-- start --

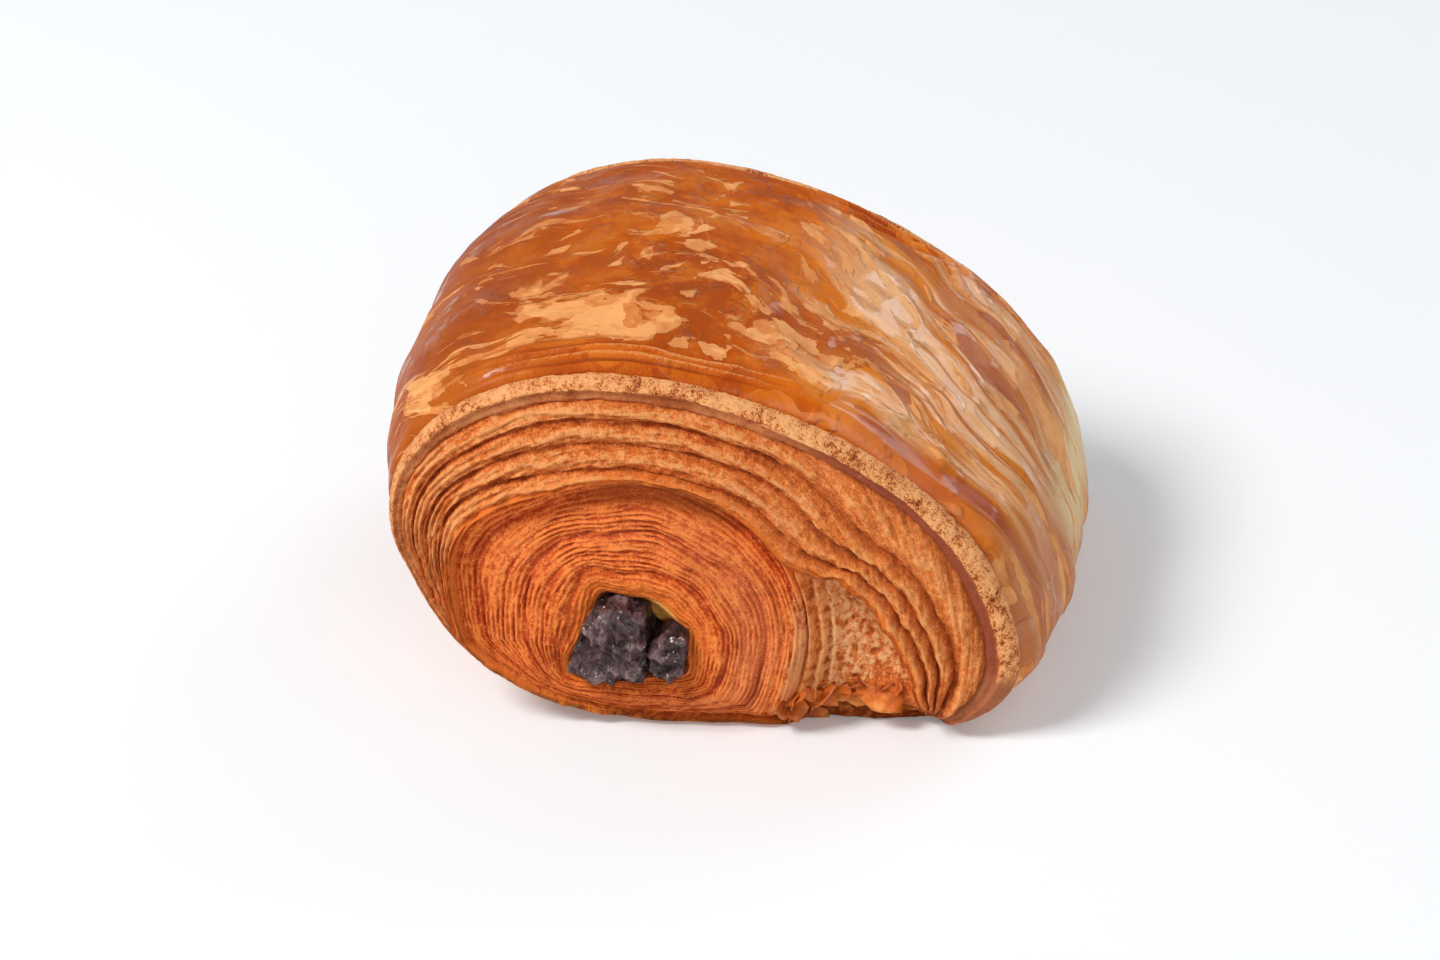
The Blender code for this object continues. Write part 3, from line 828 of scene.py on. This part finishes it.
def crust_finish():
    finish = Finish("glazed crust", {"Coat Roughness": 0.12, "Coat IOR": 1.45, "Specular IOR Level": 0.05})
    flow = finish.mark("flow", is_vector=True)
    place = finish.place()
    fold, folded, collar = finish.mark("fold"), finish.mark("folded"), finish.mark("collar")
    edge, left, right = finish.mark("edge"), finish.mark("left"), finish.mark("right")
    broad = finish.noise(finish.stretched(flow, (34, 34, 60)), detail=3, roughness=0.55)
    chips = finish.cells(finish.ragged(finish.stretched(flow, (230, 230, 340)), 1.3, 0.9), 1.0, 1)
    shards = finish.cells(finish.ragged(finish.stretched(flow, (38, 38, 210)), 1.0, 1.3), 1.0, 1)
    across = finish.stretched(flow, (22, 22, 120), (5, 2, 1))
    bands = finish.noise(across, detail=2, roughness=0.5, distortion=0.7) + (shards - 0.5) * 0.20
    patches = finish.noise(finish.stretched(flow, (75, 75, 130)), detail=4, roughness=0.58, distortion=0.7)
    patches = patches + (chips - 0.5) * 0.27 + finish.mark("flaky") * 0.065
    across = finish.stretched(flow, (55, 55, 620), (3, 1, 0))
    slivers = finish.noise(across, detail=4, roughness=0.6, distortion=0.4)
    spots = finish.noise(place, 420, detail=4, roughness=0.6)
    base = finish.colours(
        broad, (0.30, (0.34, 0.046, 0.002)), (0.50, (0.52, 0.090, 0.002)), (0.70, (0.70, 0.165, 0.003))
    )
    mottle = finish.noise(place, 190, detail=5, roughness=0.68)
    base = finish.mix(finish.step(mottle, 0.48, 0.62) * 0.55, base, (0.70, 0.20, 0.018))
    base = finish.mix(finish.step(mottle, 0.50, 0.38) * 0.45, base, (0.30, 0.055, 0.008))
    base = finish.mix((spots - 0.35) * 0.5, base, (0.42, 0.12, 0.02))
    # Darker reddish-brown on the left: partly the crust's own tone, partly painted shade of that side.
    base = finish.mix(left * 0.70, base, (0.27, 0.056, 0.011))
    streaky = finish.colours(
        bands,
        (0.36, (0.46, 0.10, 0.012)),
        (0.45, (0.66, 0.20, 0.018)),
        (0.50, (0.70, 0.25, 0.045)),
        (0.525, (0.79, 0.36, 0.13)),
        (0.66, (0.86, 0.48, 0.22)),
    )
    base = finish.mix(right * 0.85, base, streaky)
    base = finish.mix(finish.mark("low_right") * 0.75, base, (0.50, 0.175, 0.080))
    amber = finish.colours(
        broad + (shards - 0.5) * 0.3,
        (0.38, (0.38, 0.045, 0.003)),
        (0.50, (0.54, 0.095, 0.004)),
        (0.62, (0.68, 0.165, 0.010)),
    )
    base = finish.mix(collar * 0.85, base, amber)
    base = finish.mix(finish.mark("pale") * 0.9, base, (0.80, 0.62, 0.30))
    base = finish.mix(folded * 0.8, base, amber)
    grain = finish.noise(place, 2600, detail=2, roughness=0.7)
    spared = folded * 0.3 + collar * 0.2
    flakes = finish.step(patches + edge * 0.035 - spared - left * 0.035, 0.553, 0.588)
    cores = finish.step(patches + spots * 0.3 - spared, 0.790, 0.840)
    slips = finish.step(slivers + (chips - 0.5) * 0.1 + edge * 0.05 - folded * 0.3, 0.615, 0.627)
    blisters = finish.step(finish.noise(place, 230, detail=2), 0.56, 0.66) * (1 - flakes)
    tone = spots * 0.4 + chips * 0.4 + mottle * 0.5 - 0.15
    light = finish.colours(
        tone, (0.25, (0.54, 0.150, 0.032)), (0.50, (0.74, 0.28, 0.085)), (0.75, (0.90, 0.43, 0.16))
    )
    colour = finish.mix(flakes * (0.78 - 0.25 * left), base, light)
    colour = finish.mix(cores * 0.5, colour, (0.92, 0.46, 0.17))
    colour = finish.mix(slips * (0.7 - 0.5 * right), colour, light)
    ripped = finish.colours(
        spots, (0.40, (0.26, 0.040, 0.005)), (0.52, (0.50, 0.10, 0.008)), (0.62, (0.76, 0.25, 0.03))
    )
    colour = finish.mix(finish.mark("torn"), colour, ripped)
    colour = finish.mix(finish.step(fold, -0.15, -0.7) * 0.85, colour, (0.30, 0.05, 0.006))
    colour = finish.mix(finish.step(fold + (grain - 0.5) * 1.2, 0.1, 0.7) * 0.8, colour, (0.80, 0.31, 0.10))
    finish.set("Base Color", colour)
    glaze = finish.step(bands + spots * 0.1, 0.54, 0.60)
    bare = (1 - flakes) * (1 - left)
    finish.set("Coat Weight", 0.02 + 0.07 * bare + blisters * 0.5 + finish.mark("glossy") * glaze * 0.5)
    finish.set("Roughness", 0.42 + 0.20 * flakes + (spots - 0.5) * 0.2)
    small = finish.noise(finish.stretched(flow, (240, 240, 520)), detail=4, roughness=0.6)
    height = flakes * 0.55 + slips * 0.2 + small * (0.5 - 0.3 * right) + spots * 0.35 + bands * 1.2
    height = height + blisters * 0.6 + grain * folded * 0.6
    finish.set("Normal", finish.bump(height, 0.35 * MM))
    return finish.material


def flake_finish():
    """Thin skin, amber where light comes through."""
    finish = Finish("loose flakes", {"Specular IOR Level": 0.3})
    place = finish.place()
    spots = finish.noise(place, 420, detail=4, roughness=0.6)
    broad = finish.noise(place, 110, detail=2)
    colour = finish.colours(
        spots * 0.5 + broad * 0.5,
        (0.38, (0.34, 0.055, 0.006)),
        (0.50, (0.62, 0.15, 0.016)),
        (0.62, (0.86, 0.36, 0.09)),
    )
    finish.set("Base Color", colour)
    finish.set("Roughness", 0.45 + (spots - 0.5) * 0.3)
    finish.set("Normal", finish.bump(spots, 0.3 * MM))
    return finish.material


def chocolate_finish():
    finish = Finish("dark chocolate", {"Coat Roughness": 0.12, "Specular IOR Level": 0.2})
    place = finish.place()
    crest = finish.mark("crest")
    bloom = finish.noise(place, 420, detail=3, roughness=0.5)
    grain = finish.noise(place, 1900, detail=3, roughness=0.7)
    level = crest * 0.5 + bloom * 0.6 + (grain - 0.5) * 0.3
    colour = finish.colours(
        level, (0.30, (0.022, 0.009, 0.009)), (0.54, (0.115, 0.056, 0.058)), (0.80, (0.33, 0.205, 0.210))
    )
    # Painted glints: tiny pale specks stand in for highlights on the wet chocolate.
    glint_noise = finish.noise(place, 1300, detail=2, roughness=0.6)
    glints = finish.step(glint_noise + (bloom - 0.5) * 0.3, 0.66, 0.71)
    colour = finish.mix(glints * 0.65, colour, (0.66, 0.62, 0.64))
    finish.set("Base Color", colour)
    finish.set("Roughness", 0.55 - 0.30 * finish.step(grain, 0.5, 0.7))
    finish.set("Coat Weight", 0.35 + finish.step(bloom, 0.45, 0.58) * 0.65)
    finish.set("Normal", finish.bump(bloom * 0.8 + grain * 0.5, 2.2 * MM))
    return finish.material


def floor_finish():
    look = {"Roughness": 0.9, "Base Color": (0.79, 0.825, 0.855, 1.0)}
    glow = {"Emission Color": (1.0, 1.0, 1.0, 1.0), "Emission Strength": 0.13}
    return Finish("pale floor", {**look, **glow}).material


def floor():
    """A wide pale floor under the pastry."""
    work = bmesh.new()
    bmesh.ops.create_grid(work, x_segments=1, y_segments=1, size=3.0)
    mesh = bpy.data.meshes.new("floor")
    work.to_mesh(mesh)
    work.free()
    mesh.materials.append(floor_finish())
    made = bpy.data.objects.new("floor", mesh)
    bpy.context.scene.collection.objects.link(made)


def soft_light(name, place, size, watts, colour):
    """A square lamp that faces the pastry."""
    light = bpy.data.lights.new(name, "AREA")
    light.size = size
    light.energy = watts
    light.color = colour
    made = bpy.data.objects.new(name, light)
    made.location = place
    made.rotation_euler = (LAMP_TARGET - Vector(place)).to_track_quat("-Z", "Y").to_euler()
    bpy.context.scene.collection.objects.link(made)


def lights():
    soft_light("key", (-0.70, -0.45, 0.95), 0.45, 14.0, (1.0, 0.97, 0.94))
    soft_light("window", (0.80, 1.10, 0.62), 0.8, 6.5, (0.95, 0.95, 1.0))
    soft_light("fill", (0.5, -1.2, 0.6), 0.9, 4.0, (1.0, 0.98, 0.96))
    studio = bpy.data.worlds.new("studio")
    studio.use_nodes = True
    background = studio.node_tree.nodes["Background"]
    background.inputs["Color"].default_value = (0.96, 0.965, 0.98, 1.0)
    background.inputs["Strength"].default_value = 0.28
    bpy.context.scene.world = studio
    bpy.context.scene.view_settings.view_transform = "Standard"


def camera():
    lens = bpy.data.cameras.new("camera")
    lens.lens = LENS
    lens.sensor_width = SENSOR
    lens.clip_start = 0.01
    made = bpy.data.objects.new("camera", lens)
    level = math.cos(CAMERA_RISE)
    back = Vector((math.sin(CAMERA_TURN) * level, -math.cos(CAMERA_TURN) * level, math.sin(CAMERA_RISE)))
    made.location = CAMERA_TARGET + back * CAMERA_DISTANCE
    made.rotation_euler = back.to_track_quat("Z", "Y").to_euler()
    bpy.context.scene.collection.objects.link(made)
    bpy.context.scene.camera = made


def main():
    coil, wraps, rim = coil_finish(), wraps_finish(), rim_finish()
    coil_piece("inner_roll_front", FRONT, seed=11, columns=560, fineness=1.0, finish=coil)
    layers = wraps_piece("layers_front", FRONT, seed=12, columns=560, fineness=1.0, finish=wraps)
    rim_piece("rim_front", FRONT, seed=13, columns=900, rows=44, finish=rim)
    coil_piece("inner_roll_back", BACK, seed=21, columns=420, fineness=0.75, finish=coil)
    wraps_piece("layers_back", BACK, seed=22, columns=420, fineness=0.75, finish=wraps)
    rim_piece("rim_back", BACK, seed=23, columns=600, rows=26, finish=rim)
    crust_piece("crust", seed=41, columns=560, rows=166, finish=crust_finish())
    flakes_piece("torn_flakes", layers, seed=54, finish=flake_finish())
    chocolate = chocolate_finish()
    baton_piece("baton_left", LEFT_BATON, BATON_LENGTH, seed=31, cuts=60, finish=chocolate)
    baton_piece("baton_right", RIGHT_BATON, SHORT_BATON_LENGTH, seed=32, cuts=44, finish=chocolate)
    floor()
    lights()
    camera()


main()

-- end --

» What the task requires: Lines that hold the word "scene" are the ones to return, every one of them.

» Final answer:
The Blender code for this object continues. Write part 3, from line 828 of scene.py on. This part finishes it.
    bpy.context.scene.collection.objects.link(made)
    bpy.context.scene.collection.objects.link(made)
    bpy.context.scene.world = studio
    bpy.context.scene.view_settings.view_transform = "Standard"
    bpy.context.scene.collection.objects.link(made)
    bpy.context.scene.camera = made